Archie Carr:
A Naturalist in Florida
Snakes Snakes
KAREN: One of Archie's real concerns was the decrease of snake populations in Florida, but also throughout the country. This was something that really concerned him.
ARCHIE: The United States is blessed with a great diversity of harmless snakes that really ought to be appreciated more. They ought to be watched. Snakes are harder to find than birds. They don't fly about or sing. And it may be quite a while before the snake does anything. If you have the misfortune to come upon one that has just eaten, there may be little or no action for quite a while - for up to a week, perhaps, or in extreme cases even longer. Some people don't have that kind of time to put into the venture and go back to watching birds. When Rachel Carson chose the name Silent Spring for her epoch making book, the silence she had in mind was lost birdsong on a poisoned Earth. The book was a powerful document and people took heed of it. This was good for the birds, but it left unattended a lot of other creatures that had no songs to start with and had been silent all the time. Snakes, for instance. I want to speak in behalf of snakes. Snakes seem to me to be disappearing very fast.  

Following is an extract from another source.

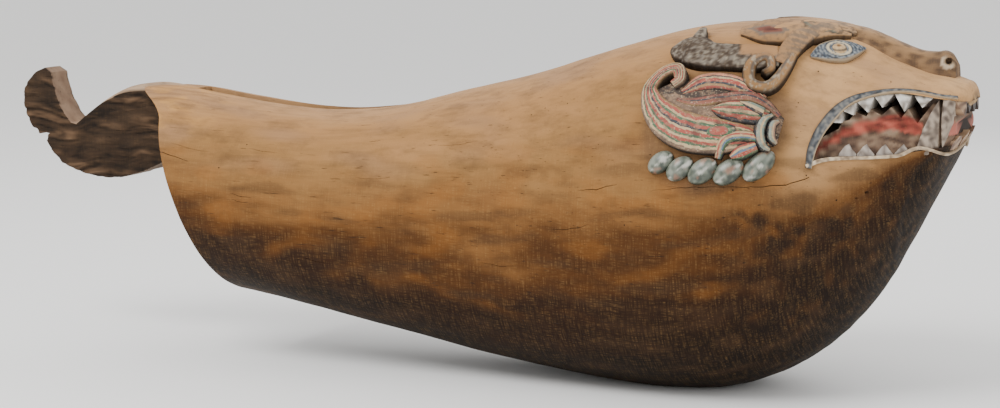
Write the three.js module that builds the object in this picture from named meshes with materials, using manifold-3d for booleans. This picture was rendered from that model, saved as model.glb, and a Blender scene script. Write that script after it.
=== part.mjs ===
// Slit drum carved from one log: a hollow trunk with a slit along its back, a flat curled tail at one
// end and a horned water-beast's head at the other. Millimetres, +Z up, +X towards the head, the origin
// under the middle of its length on the surface that it stands on.
import * as THREE from 'three';
import { mergeVertices } from 'three/addons/utils/BufferGeometryUtils.js';
import Module from 'manifold-3d';

const wasm = await Module();
wasm.setup();

// ---------- driving dimensions ----------
const NOSE_X = 898; // tip of the snout
const MIDDLE_X = -3.5; // middle of the whole length, moved onto the origin at the end
const LOG_START_X = -690; // how far the log's own back runs out over the tail
const AROUND = 26; // sides of a section of the log

// The log's lines along its length, each a smooth curve through [x, value].
const BACK_LINE = [
  [-700, 468], [-640, 481], [-560, 484], [-440, 468], [-330, 456], [-230, 452], [-120, 463], [0, 492],
  [150, 529], [300, 577], [430, 612], [520, 623], [600, 622], [650, 618], [690, 611], [730, 596],
  [770, 572], [820, 550], [880, 535], [893, 529], [900, 518],
];
const BELLY_LINE = [
  [-560, 130], [-440, 112], [-290, 90], [-90, 54], [100, 21], [240, 3], [320, -5], [430, -8],
  [500, -1], [600, 34], [670, 82], [740, 158], [810, 276], [850, 358], [880, 422], [900, 462],
];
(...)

KAREN: Here on the Prairie it really was extreme. Particularly after they built the Interstate highway across the Prairie and the other highways, as well, those were just killing fields as far as snakes were concerned. At certain times of the year, you would see hundreds of snakes killed on the road, as they would try to cross the highway to get from one area of water level on the prairie to the other side.  
TOM CARR: We would go out and walk the prairie - Paynes Prairie - and pick up 175 snakes and then let them go at the end of the walk. It wasn't a formal census, it's just something we did. By the later years he realized that we could barely pick up four.
KAREN: One of the stories that Archie wrote that always had a lot of influence on people - that was an influential story if you will - was one where he wrote about the last rattlesnake. And he had envisioned the point where the rattlesnake population had been reduced to a single individual. That then a human saw and raised a stick, as if to kill. And he left the story there with the question of whether rattlesnakes would be totally obliterated by that humans movement or whether the rattlesnake in the last would be spared.